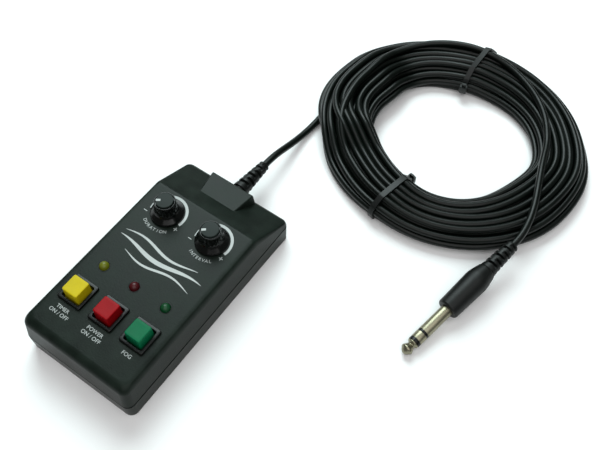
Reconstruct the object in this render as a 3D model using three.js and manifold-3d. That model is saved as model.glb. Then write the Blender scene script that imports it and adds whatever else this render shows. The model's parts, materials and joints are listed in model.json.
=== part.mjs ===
// Wired timer remote for a fog machine, with a coiled cord and a 6.35 mm three-pole plug.
// Millimetres, +Z up. The origin is the middle of the case's underside; +Y points to the cord.
import * as THREE from "three";
import { ConvexGeometry } from "three/addons/geometries/ConvexGeometry.js";
import { mergeVertices } from "three/addons/utils/BufferGeometryUtils.js";
import Module from "manifold-3d";

const wasm = await Module();
wasm.setup();

// ---- driving dimensions -------------------------------------------------------------------
const GAP = 0.3; // clearance left between touching pieces

// case
const HALF_W = 32.7;
const FRONT_Y = 60.7; // how far the case reaches to the front of the origin
const REAR_Y = 60.7; // and to the rear
const CORNER_R = 4;
const REAR_CORNER_R = 3;
const WALL = 2.2;
const PANEL_Z = 26.2; // top of the flat control panel
const PANEL_REAR_Y = 35.7; // where the panel turns down into the rear slope
const REAR_WALL_Z = 14.2; // top of the low rear wall
const PARTING_Z = 11; // middle of the groove between the two shells
const UNDER_PANEL_Z = PANEL_Z - WALL;

// raised cable block on the rear slope
const BLOCK_X = -1.4;
const BLOCK_Z = 21;
const BLOCK_FRONT_Y = 45.2;
const BLOCK_REAR_Y = 59.2;
const BLOCK_FRONT_HALF = 11.2;
const BLOCK_REAR_HALF = 13.2;

// cord entry
const ENTRY = new THREE.Vector3(0.9, 60.4, 14.4);
const ENTRY_DROOP = 4.5; // degrees below level
const BOOT_LEN = 22;
const CORD_R = 1.9;

// controls
const BUTTON_X = [-19, 0, 19];
const BUTTON_Y = -33.8;
const LED_Y = -16.5;
const BUTTON_W = 9.1;
const BUTTON_D = 9.2;
const BUTTON_TOP = 32.8;
const BUTTON_TRAVEL = 2;
const KNOB_X = [-14.1, 14.1];
const KNOB_Y = 23.8;

// circuit board
const BOARD_TOP = 11.8;
const BOARD_T = 1.6;
const ON_BOARD = BOARD_TOP + GAP;

// cord coil
const COIL = new THREE.Vector3(72, 159.8, 8.4);
const COIL_R = 57.1; // to the middle of the bundle
const BUNDLE_HALF_W = 16.6;
const BUNDLE_HALF_H = 6.8;
const TIE_ANGLES = [104, 265];

// plug, from its tip to the cord end of its boot
const PLUG_TIP = new THREE.Vector3(116.4, 37.9, 2.9);
const PLUG_END = new THREE.Vector3(132.1, 115.3, 13);
const PLUG_R = 3.175;
const SLEEVE_END = 30.5; // bare metal length
const BOOT_START = 60.1;
const PLUG_LEN = PLUG_TIP.distanceTo(PLUG_END);

// ---- materials ----------------------------------------------------------------------------
const material = (color, roughness, metalness = 0) =>
  new THREE.MeshStandardMaterial({ color, roughness, metalness });
const ABS = material(0x2e3334, 0.6);
const BEZEL = material(0x111312, 0.35);
const GLOSS = material(0x0c0d0c, 0.2);
const CAP = material(0x3c4245, 0.6);
const STEEL = material(0xa8a8a4, 0.35, 1);
const NICKEL = material(0xb9b3a0, 0.25, 1);
const BRASS = material(0xb09a5e, 0.4, 1);
const PVC = material(0x101211, 0.45);
const RUBBER = material(0x141615, 0.6);
const BOARD = material(0x1f5a38, 0.5);
const CHIP = material(0x17181a, 0.5);
const HEADER = material(0xd8d6cc, 0.5);
const FUNCTIONS = [
  { name: "timer", button: material(0xd2b91f, 0.4), led: material(0x8f8420, 0.2) },
  { name: "power", button: material(0xb01f26, 0.4), led: material(0x6d1318, 0.2) },
  { name: "fog", button: material(0x1b8a58, 0.4), led: material(0x0f4a2c, 0.2) },
];

// ---- small tools --------------------------------------------------------------------------
const group = new THREE.Group();

function add(name, geometry, mat, parent = group) {
  const mesh = new THREE.Mesh(geometry, mat);
  mesh.name = name;
  parent.add(mesh);
  return mesh;
}

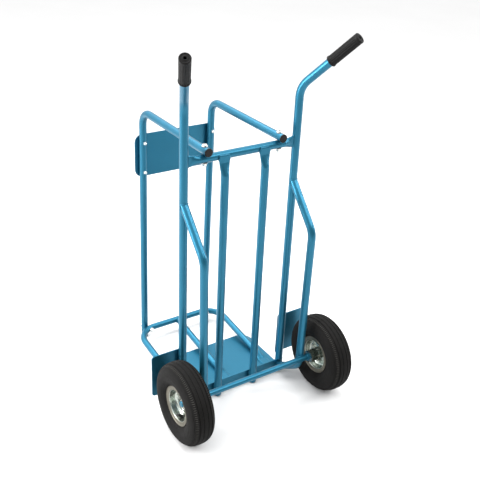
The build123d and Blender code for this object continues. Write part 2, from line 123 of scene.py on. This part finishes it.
def bump(nt, sh, height, strength, distance, below=None):
    b = node(nt, "ShaderNodeBump")
    b.inputs["Strength"].default_value = strength
    b.inputs["Distance"].default_value = distance
    nt.links.new(height, b.inputs["Height"])
    if below is not None:
        nt.links.new(below, b.inputs["Normal"])
    nt.links.new(b.outputs[0], sh.inputs["Normal"])
    return b.outputs[0]


def paint(name, base, deep):
    """Satin powder coat on steel: fine orange peel, faint pooling, a sheen that varies a little."""
    m, nt, sh = material(name)
    v = coords(nt)
    big = noise_tex(nt, v, 9.0, 4.0)
    col = ramp(nt, big, [(0.3, deep), (0.7, base)])
    nt.links.new(col, sh.inputs["Base Color"])
    fine = noise_tex(nt, v, 60.0, 4.0, 0.6)
    nt.links.new(spread(nt, fine, 0.33, 0.40), sh.inputs["Roughness"])
    sh.inputs["Metallic"].default_value = 0.72
    sh.inputs["Coat Weight"].default_value = 0.10
    sh.inputs["Coat Roughness"].default_value = 0.22
    peel = noise_tex(nt, v, 420.0, 1.0, 0.5)
    bump(nt, sh, peel, 0.03, 0.0003)
    return m


def zinc(name, warm, cool, rough, scale):
    """Bright zinc plate, with the slight yellow and green cast of its passivation."""
    m, nt, sh = material(name)
    v = coords(nt)
    cast = noise_tex(nt, v, scale, 3.0, 0.6, 0.6)
    nt.links.new(ramp(nt, cast, [(0.3, cool), (0.5, [(a + b) / 2 for a, b in zip(warm, cool)]), (0.7, warm)]), sh.inputs["Base Color"])
    sh.inputs["Metallic"].default_value = 1.0
    fine = noise_tex(nt, v, 260.0, 4.0, 0.6)
    nt.links.new(spread(nt, fine, rough * 0.8, rough * 1.35), sh.inputs["Roughness"])
    bump(nt, sh, noise_tex(nt, v, 900.0, 2.0), 0.08, 0.0003)
    return m


def rubber(name, dark, light, rough, grain=900.0, depth=0.07):
    m, nt, sh = material(name)
    v = coords(nt)
    big = noise_tex(nt, v, 14.0, 5.0, 0.6)
    nt.links.new(ramp(nt, big, [(0.3, dark), (0.72, light)]), sh.inputs["Base Color"])
    fine = noise_tex(nt, v, 120.0, 4.0, 0.65)
    nt.links.new(spread(nt, fine, rough - 0.06, rough + 0.08), sh.inputs["Roughness"])
    sh.inputs["Specular IOR Level"].default_value = 0.09
    bump(nt, sh, noise_tex(nt, v, grain, 3.0, 0.6), depth, 0.0005)
    return m


BLUE = paint("blue_powder_coat", (0.0118, 0.132, 0.217), (0.0102, 0.118, 0.195))
ZINC = zinc("zinc_fasteners", (0.72, 0.70, 0.64), (0.64, 0.68, 0.70), 0.26, 160.0)
RIM = zinc("zinc_pressed_rim", (0.29, 0.27, 0.225), (0.24, 0.29, 0.27), 0.22, 26.0)
STEEL = zinc("ground_steel", (0.66, 0.66, 0.66), (0.60, 0.61, 0.63), 0.2, 90.0)
TYRE = rubber("tyre_rubber", (0.0055, 0.0053, 0.0051), (0.0084, 0.0080, 0.0077), 0.72)
GRIP = rubber("grip_rubber", (0.0068, 0.0066, 0.0066), (0.0102, 0.0098, 0.0098), 0.5, 1400.0, 0.10)
CAP = rubber("black_plastic", (0.012, 0.0112, 0.0112), (0.018, 0.0165, 0.0165), 0.4, 1800.0, 0.06)
# paler rubber for the tops of the tread's cross ridges: a painted highlight
TYRE_RIDGE_HIGHLIGHT = rubber("tyre_ridge_painted_highlight", (0.0360, 0.0350, 0.0320), (0.0480, 0.0465, 0.0430), 0.66)
INNER = rubber("inner_rubber", (0.018, 0.018, 0.018), (0.026, 0.026, 0.026), 0.5)

SLOT_MAT = {"blue_paint": BLUE, "grip_rubber": GRIP, "black_plastic": CAP, "zinc_fastener": ZINC,
            "tyre_rubber": TYRE, "rim_zinc": RIM, "inner_rubber": INNER, "bearing_steel": STEEL}
SLOT = {s["node"]: s["material_slot"] for s in frame["record"]["subparts"]}
for name, o in nodes.items():
    m = SLOT_MAT[SLOT[name]]
    o.data.materials.clear()
    o.data.materials.append(m)


# ------------------------------------------------------------- mesh helpers
def make(name, verts, faces, mat, body, sharp=32.0):
    me = bpy.data.meshes.new(name)
    me.from_pydata([tuple(v) for v in verts], [], faces)
    me.validate()
    me.update()
    o = bpy.data.objects.new(name, me)
    bpy.context.scene.collection.objects.link(o)
    me.materials.append(mat)
    for p in me.polygons:
        p.use_smooth = True
    me.set_sharp_from_angle(angle=math.radians(sharp))
    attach(o, body)
    return o


def lathe(name, profile, n, mat, body, side=1, warp=None, sharp=32.0):
    """Closed (a, r) profile in mm turned about the axle, a outboard from the wheel's centre plane."""
    verts, faces = [], []
    k = len(profile)
    for i in range(n):
        t = 2 * math.pi * i / n
        for j, (a, r) in enumerate(profile):
            if warp:
                a, r = warp(a, r, t, i, j)
            verts.append((side * (WHEEL_X + a * 0.001), AXLE_Y + r * 0.001 * math.cos(t), AXLE_Z + r * 0.001 * math.sin(t)))
    for i in range(n):
        for j in range(k):
            q = (i * k + j, i * k + (j + 1) % k, ((i + 1) % n) * k + (j + 1) % k, ((i + 1) % n) * k + j)
            faces.append(q if side < 0 else q[::-1])
    return make(name, verts, faces, mat, body, sharp)


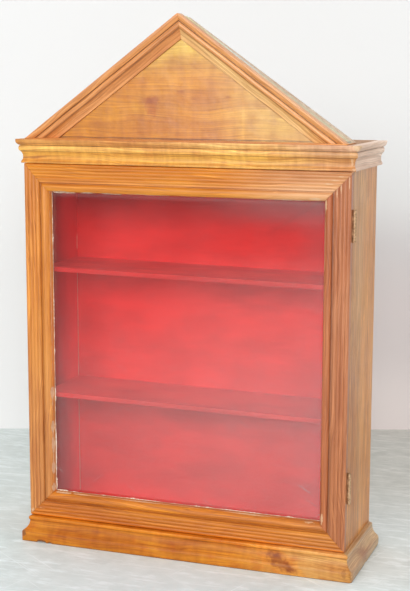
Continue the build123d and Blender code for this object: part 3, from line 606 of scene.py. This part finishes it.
M["rake_r"] = wood("rake_right_wood", (-math.cos(SR), 0, math.sin(SR)), 5.0, C_RAKE, contrast=0.8,
                   tint=rake_tint,
                   lines=edge_lines(n_r, -P_r.dot(n_r), rake_marks))
M["rake_l"] = wood("rake_left_wood", (math.cos(SL), 0, math.sin(SL)), 6.0, scaled(C_RAKE, (0.95, 0.94, 1.05)), contrast=0.9,
                   lines=edge_lines(n_l, -P_l.dot(n_l), rake_marks))
corn = edge_lines((0, 0, -1), 515.2, [(7.6, 0.6, 0.5), (14.7, 0.6, 0.5)])
# the pale spots at the front right corner are painted highlights
M["corn_f"] = wood("cornice_front_wood", X, 7.0, C_CORNICE, contrast=0.8, ripple=0.5, ripple_u=5.2, lines=corn,
                   tint=cornice_tint, rough=0.44, coat=0.15, coat_rough=0.3,
                   spots=[((213.0, -9.0, 513.0), (3.0, 6.0, 3.0), 0.6), ((206.4, -6.0, 496.0), (1.4, 5.0, 5.0), 0.55),
                          ((209.0, -5.0, 488.0), (3.0, 5.0, 1.8), 0.6)])
# the right return is painted pale pinkish grey: painted sheen
M["corn_r"] = wood("cornice_right_wood", Y, 8.0, scaled(C_CORNICE, (1.09, 1.60, 8.6)), contrast=0.5, lines=corn)
M["corn_l"] = wood("cornice_left_wood", Y, 9.0, C_CORNICE, contrast=0.8, lines=corn)
plin = edge_lines((0, 0, 1), 0.0, [(0.2, 1.1, 0.8), (26.3, 0.8, 0.12)])
M["plin_f"] = wood("plinth_front_wood", X, 10.0, C_PLINTH, contrast=0.30, broad=1.4, ripple=0.45, ripple_u=9.0,
                   lines=plin, rough=0.54, ior=1.32, bare_and_glint=srgb(150, 92, 50),
                   spots=[((208.0, -14.0, 12.0), (3.0, 5.0, 9.0), 0.5), ((204.0, -16.0, 24.0), (14.0, 4.0, 2.0), 0.5)],
                   tint=plinth_tint, knots=[(124.0, 22.0, 4.0, 0.8), (142.0, 8.0, 4.0, 0.75)], coat=0.1, coat_rough=0.3)
M["plin_r"] = wood("plinth_right_wood", Y, 11.0, scaled(C_PLINTH, (1.02, 1.93, 19.0)), contrast=0.8, lines=plin,
                   knots=[(55.0, 14.0, 7.0, 0.8)], coat=0.2, coat_rough=0.25)
M["plin_l"] = wood("plinth_left_wood", Y, 12.0, C_PLINTH, contrast=0.8, lines=plin, coat=0.2, coat_rough=0.25)
M["st_l"] = wood("stile_left_wood", Z, 13.0, C_STILE_L, contrast=0.65, tint=stile_tint,
                 lines=edge_lines(X, 211.5, valleys(STILE_V, 21.3, 0.08)),
                 spots=[((-180.0, 5.6, 180.0), (1.0, 1.6, 11.0), 0.8), ((-180.0, 5.6, 142.0), (0.9, 1.6, 14.0), 0.85),
                        ((-180.0, 5.6, 106.0), (0.8, 1.6, 12.0), 0.8), ((-180.6, 5.0, 71.0), (1.6, 2.2, 6.0), 0.9),
                        ((-179.6, 6.0, 330.0), (0.7, 1.6, 115.0), 0.6), ((-210.6, 2.0, 52.0), (1.0, 2.0, 16.0), 0.7),
                        ((-208.0, 1.4, 38.0), (3.0, 1.6, 4.0), 0.6)])
# the spots at the top right sight corner and along the top right mitre are painted highlights
M["st_r"] = wood("stile_right_wood", Z, 14.0, C_STILE_R, contrast=0.8, coat=0.3, coat_rough=0.3,
                 tint=stile_right_tint,
                 lines=edge_lines((-1, 0, 0), 205.0, valleys(STILE_V, 21.3)),
                 spots=[((175.2, 2.6, 446.0), (1.6, 4.0, 8.0), 0.8), ((202.6, 0.0, 472.0), (0.8, 1.6, 7.0), 0.6),
                        ((193.0, 0.0, 466.0), (0.8, 1.6, 6.0), 0.6), ((188.2, 0.0, 460.0), (0.8, 1.6, 5.0), 0.6),
                        ((174.2, 3.6, 405.0), (0.9, 3.0, 38.0), 0.35), ((176.6, 2.6, 70.0), (1.8, 4.0, 7.0), 0.75)])
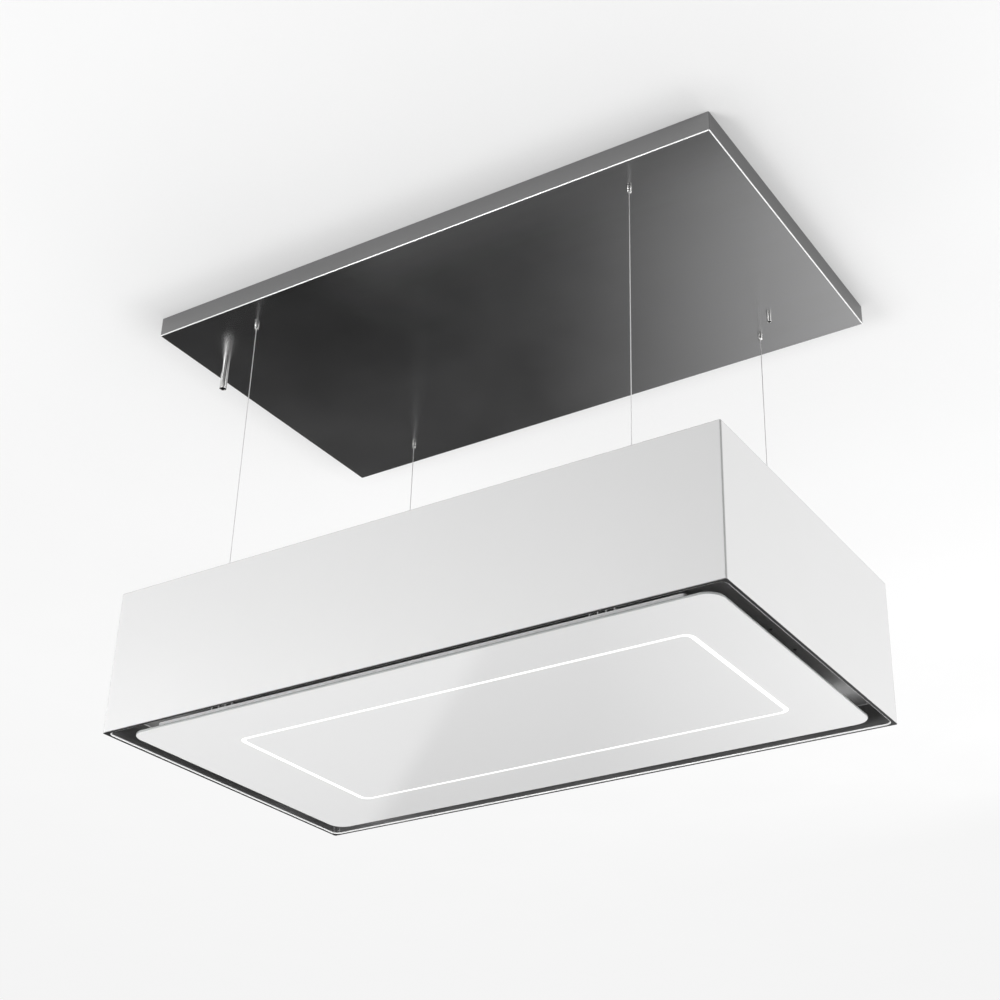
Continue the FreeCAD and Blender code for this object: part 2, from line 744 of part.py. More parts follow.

GOAL OF THE EXERCISE: Search the listing for the string "finishes". Copy each line where it turns up.

SOLUTION FOR THIS EXERCISE:
The build123d and Blender code for this object continues. Write part 2, from line 123 of scene.py on. This part finishes it.
Continue the build123d and Blender code for this object: part 3, from line 606 of scene.py. This part finishes it.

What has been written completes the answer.